### TASK STATEMENT
Each line below should be reproduced without any alteration.

### DATA SEGMENT
»»

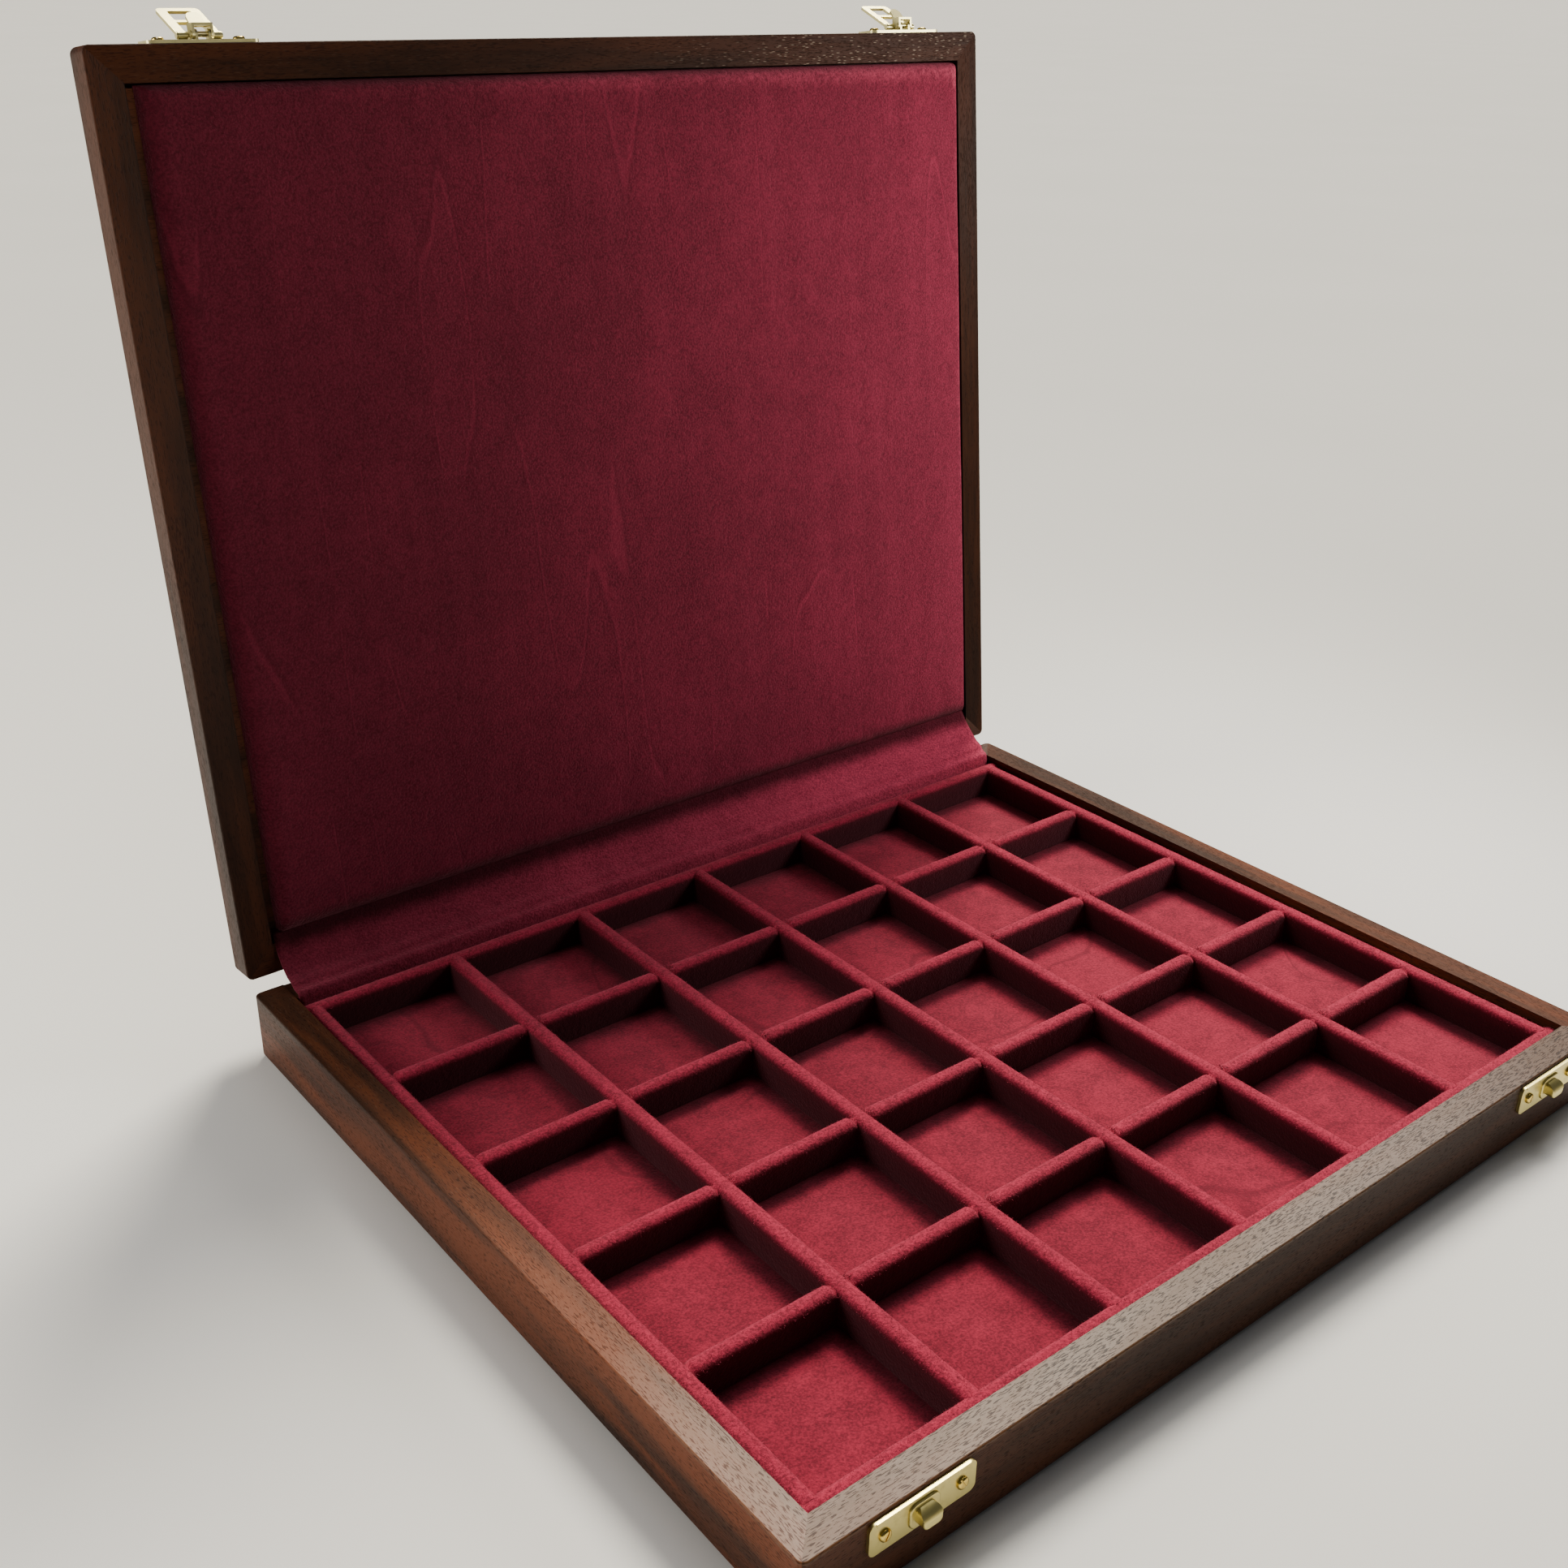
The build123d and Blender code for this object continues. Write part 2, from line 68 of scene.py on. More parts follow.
insideX = caseSize["width"] / 2 - caseSize["rail"]
insideY = caseSize["depth"] / 2 - caseSize["rail"]
trayHeight = caseSize["trayTop"] - caseSize["trayFloor"]
columnPitch = caseSize["cell"] + caseSize["longDivider"]
rowPitch = caseSize["cell"] + caseSize["crossDivider"]
cellsWide = caseSize["columns"] * columnPitch - caseSize["longDivider"]
cellsDeep = caseSize["rows"] * rowPitch - caseSize["crossDivider"]
trayFront = -insideY
trayBack = trayFront + 2 * caseSize["edgeStrip"] + cellsDeep
trayMiddle = (trayFront + trayBack) / 2
hingePoint = Vector((
    0,
    caseSize["depth"] / 2 + caseSize["hingeSetBack"],
    caseSize["rim"] + caseSize["shutGap"] / 2,
))
openLid = (
    Matrix.Translation(hingePoint)
    @ Matrix.Rotation(-math.radians(caseSize["openAngle"]), 4, "X")
    @ Matrix.Translation(-hingePoint)
)


class Value:
    # a socket with arithmetic: an expression on values adds its Math nodes
    def __init__(self, maker, socket):
        self.maker = maker
        self.socket = socket

    def maths(self, operation, first, second):
        return self.maker.maths(operation, first, second)

    def __add__(self, other):
        return self.maths("ADD", self, other)

    def __radd__(self, other):
        return self.maths("ADD", other, self)

    def __sub__(self, other):
        return self.maths("SUBTRACT", self, other)

    def __rsub__(self, other):
        return self.maths("SUBTRACT", other, self)

    def __mul__(self, other):
        return self.maths("MULTIPLY", self, other)

    def __rmul__(self, other):
        return self.maths("MULTIPLY", other, self)

    def __truediv__(self, other):
        return self.maths("DIVIDE", self, other)

    def __rtruediv__(self, other):
        return self.maths("DIVIDE", other, self)

    def __pow__(self, other):
        return self.maths("POWER", self, other)

    def of(self, name):
        return Value(self.maker, self.socket.node.outputs[name])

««

### RESPONSE BELOW
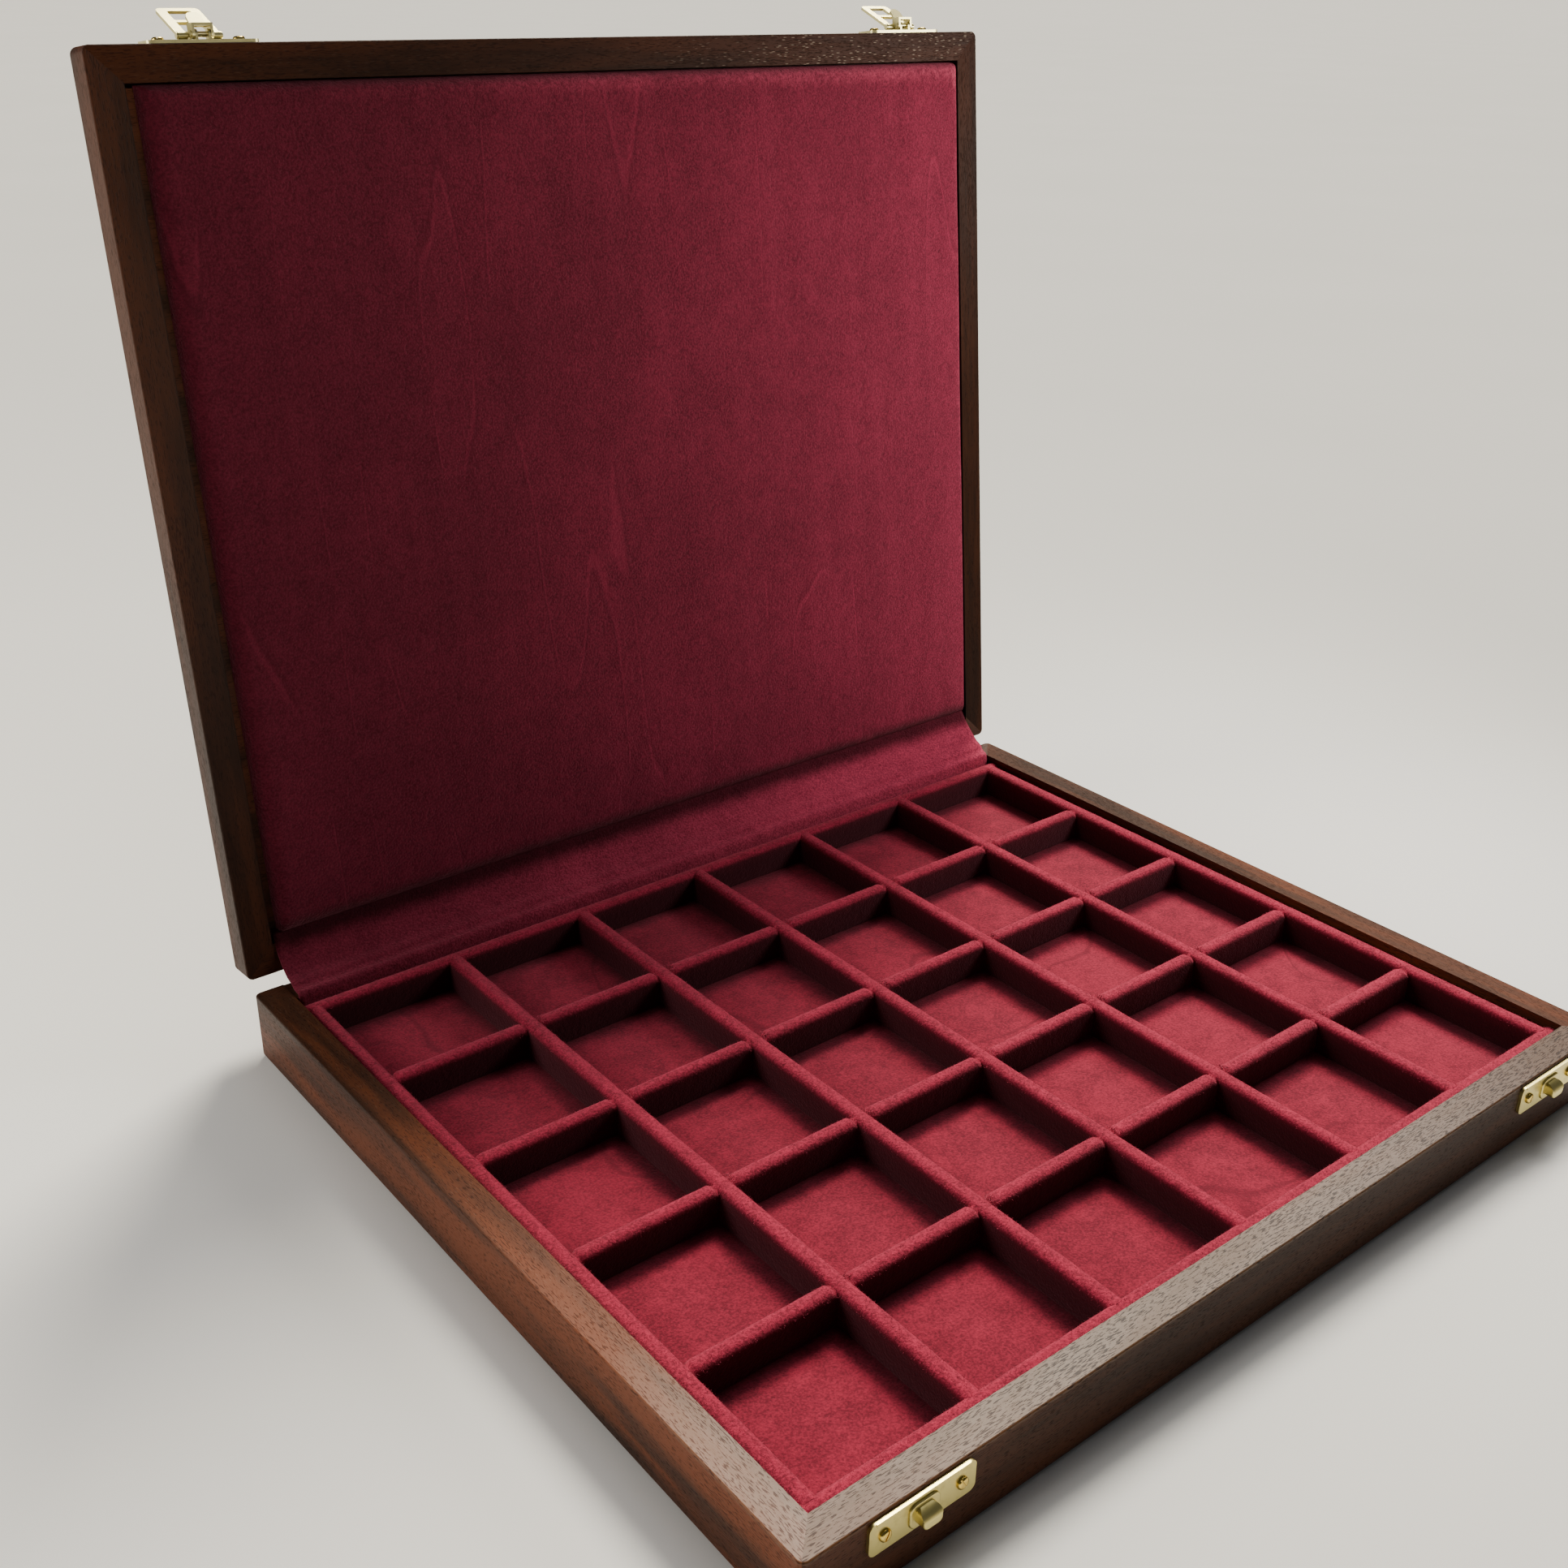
The build123d and Blender code for this object continues. Write part 2, from line 68 of scene.py on. More parts follow.
insideX = caseSize["width"] / 2 - caseSize["rail"]
insideY = caseSize["depth"] / 2 - caseSize["rail"]
trayHeight = caseSize["trayTop"] - caseSize["trayFloor"]
columnPitch = caseSize["cell"] + caseSize["longDivider"]
rowPitch = caseSize["cell"] + caseSize["crossDivider"]
cellsWide = caseSize["columns"] * columnPitch - caseSize["longDivider"]
cellsDeep = caseSize["rows"] * rowPitch - caseSize["crossDivider"]
trayFront = -insideY
trayBack = trayFront + 2 * caseSize["edgeStrip"] + cellsDeep
trayMiddle = (trayFront + trayBack) / 2
hingePoint = Vector((
    0,
    caseSize["depth"] / 2 + caseSize["hingeSetBack"],
    caseSize["rim"] + caseSize["shutGap"] / 2,
))
openLid = (
    Matrix.Translation(hingePoint)
    @ Matrix.Rotation(-math.radians(caseSize["openAngle"]), 4, "X")
    @ Matrix.Translation(-hingePoint)
)


class Value:
    # a socket with arithmetic: an expression on values adds its Math nodes
    def __init__(self, maker, socket):
        self.maker = maker
        self.socket = socket

    def maths(self, operation, first, second):
        return self.maker.maths(operation, first, second)

    def __add__(self, other):
        return self.maths("ADD", self, other)

    def __radd__(self, other):
        return self.maths("ADD", other, self)

    def __sub__(self, other):
        return self.maths("SUBTRACT", self, other)

    def __rsub__(self, other):
        return self.maths("SUBTRACT", other, self)

    def __mul__(self, other):
        return self.maths("MULTIPLY", self, other)

    def __rmul__(self, other):
        return self.maths("MULTIPLY", other, self)

    def __truediv__(self, other):
        return self.maths("DIVIDE", self, other)

    def __rtruediv__(self, other):
        return self.maths("DIVIDE", other, self)

    def __pow__(self, other):
        return self.maths("POWER", self, other)

    def of(self, name):
        return Value(self.maker, self.socket.node.outputs[name])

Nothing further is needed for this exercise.